--- START OF Data shown ---
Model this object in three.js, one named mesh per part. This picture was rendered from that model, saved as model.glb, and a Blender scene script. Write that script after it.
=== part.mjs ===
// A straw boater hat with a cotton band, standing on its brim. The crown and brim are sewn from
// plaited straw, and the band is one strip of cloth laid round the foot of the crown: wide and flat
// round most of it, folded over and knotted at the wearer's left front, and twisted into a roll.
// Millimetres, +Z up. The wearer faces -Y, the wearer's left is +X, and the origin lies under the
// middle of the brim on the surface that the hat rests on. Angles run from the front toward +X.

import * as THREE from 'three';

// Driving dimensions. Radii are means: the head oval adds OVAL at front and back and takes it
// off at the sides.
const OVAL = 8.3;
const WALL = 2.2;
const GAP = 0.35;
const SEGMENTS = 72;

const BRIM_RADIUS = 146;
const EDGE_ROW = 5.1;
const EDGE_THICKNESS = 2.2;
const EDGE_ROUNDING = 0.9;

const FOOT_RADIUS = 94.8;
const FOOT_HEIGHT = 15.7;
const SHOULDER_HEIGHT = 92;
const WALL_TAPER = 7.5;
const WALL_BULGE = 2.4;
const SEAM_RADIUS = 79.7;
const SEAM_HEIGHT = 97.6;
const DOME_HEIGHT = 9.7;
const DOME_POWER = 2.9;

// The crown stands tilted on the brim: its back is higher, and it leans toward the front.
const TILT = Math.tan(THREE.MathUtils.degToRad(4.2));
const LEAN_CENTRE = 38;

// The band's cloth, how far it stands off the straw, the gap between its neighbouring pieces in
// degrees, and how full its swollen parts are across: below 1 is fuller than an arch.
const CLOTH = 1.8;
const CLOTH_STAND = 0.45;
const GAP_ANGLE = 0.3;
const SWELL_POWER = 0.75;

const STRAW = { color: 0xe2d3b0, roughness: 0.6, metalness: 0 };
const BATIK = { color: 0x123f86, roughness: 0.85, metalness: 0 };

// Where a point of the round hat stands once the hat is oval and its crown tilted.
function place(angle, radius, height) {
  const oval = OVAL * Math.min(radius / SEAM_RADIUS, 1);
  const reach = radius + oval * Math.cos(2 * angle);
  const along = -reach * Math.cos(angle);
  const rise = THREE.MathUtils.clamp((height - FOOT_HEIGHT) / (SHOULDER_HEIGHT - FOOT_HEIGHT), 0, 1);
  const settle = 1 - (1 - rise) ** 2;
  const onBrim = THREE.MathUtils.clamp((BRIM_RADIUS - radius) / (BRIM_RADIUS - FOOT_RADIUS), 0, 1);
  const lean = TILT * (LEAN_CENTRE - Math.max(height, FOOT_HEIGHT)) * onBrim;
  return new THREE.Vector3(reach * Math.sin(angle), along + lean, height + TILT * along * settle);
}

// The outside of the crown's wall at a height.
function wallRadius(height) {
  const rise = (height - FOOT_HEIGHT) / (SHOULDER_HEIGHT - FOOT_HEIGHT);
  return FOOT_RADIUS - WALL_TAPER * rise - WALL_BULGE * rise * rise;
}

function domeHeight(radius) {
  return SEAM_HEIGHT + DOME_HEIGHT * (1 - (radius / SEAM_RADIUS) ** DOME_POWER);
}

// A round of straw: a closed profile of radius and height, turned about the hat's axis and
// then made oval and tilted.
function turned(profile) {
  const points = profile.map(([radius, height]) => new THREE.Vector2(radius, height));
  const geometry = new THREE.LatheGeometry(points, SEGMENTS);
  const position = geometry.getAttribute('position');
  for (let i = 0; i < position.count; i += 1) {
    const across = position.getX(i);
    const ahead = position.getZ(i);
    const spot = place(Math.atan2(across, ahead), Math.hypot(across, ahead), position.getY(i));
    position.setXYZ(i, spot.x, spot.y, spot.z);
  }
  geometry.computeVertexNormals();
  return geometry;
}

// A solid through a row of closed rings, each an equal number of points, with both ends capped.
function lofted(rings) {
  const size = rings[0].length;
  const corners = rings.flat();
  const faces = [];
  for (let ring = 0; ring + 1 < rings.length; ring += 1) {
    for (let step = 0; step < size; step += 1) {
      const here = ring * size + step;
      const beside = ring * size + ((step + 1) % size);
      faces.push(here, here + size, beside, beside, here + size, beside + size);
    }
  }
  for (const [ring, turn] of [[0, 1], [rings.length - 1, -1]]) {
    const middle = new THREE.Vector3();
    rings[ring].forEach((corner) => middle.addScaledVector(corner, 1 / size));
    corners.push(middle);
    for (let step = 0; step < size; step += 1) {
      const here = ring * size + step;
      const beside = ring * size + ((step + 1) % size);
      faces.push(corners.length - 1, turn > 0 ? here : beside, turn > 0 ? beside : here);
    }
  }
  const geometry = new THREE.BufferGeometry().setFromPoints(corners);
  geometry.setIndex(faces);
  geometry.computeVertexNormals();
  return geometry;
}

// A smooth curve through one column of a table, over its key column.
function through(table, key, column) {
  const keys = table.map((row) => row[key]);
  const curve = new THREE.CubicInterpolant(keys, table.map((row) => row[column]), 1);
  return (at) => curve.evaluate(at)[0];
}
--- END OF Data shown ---
What is being asked: Quote exactly the first line of the data and every line after it through the one holding "const DOME_POWER = 2.9;".

Exercise solution:
Model this object in three.js, one named mesh per part. This picture was rendered from that model, saved as model.glb, and a Blender scene script. Write that script after it.
=== part.mjs ===
// A straw boater hat with a cotton band, standing on its brim. The crown and brim are sewn from
// plaited straw, and the band is one strip of cloth laid round the foot of the crown: wide and flat
// round most of it, folded over and knotted at the wearer's left front, and twisted into a roll.
// Millimetres, +Z up. The wearer faces -Y, the wearer's left is +X, and the origin lies under the
// middle of the brim on the surface that the hat rests on. Angles run from the front toward +X.

import * as THREE from 'three';

// Driving dimensions. Radii are means: the head oval adds OVAL at front and back and takes it
// off at the sides.
const OVAL = 8.3;
const WALL = 2.2;
const GAP = 0.35;
const SEGMENTS = 72;

const BRIM_RADIUS = 146;
const EDGE_ROW = 5.1;
const EDGE_THICKNESS = 2.2;
const EDGE_ROUNDING = 0.9;

const FOOT_RADIUS = 94.8;
const FOOT_HEIGHT = 15.7;
const SHOULDER_HEIGHT = 92;
const WALL_TAPER = 7.5;
const WALL_BULGE = 2.4;
const SEAM_RADIUS = 79.7;
const SEAM_HEIGHT = 97.6;
const DOME_HEIGHT = 9.7;
const DOME_POWER = 2.9;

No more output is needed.